Within the political context of the Northern Ireland conflict it has often been the case that the BBC has presented the republicans as the good guys whose aims are largely justified; by contrast, Unionists are the 'blockers’ standing in the way to progress towards a just settlement. This despite the fact that it was murderous republican violence which in latter years constituted the graver obstacle to achieving peace… 
The BBC is neither loved nor trusted. And unionist exception is well founded. 
Unionists have a good case founded on history and the application of democratic norms - but it is a case somewhat disfigured by past injustices. And often Unionist spokesmen have acted as if their arguments are self-evidently correct. For journalists it was much easier to get nationalists for interview rather than unionists, who often acted as if interviews were superfluous."
Newton Emerson wrote in another article:
"So why leave out parties unique to Northern Ireland? The glaringly obvious answer is that Britain does not consider the province to be part of its political system. Even Welsh and Scottish nationalists, whose raison d'êtré is to leave the UK, are felt to be more a part of it than Ulster unionists whose raison d'êtré is the Union."
"From the hapless reaction of the broadcasters when challenged, there is a suspicion that some had genuinely forgotten about Northern Ireland’s existence. They had certainly not thought to consider it. Among their excuses was that the SNP might be a coalition player after the election. Yet so might the DUP — a prospect that has mesmerised unionists for the past 12 months while plainly not registering in London at all. 

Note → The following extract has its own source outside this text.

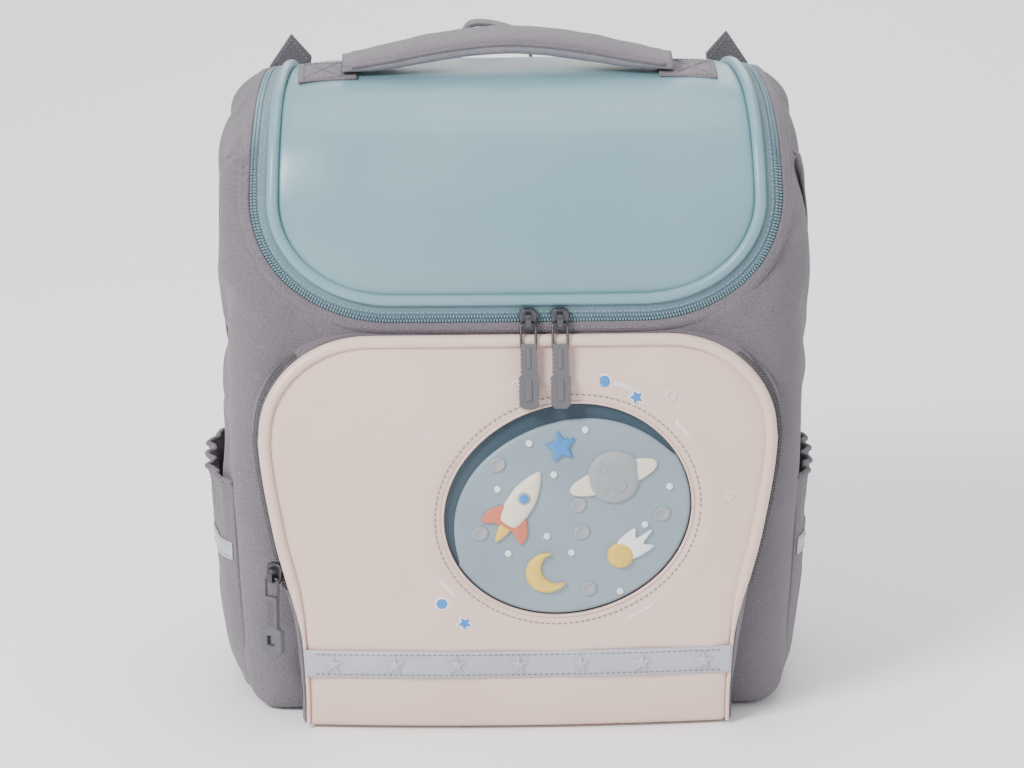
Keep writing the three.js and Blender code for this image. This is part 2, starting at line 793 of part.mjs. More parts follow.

At this point, all the other parties in Northern Ireland with MPs added their voices of complaint, with the DUP and Sinn Fein threatening legal action. There was no danger in this for the republicans of Sinn Fein, the nationalists of the SDLP, and the non-unionists of Alliance. They accept or welcome Northern Ireland’s semi-detached status within the UK. But for the unionist DUP to press the point further risked having that status thrown back in its face."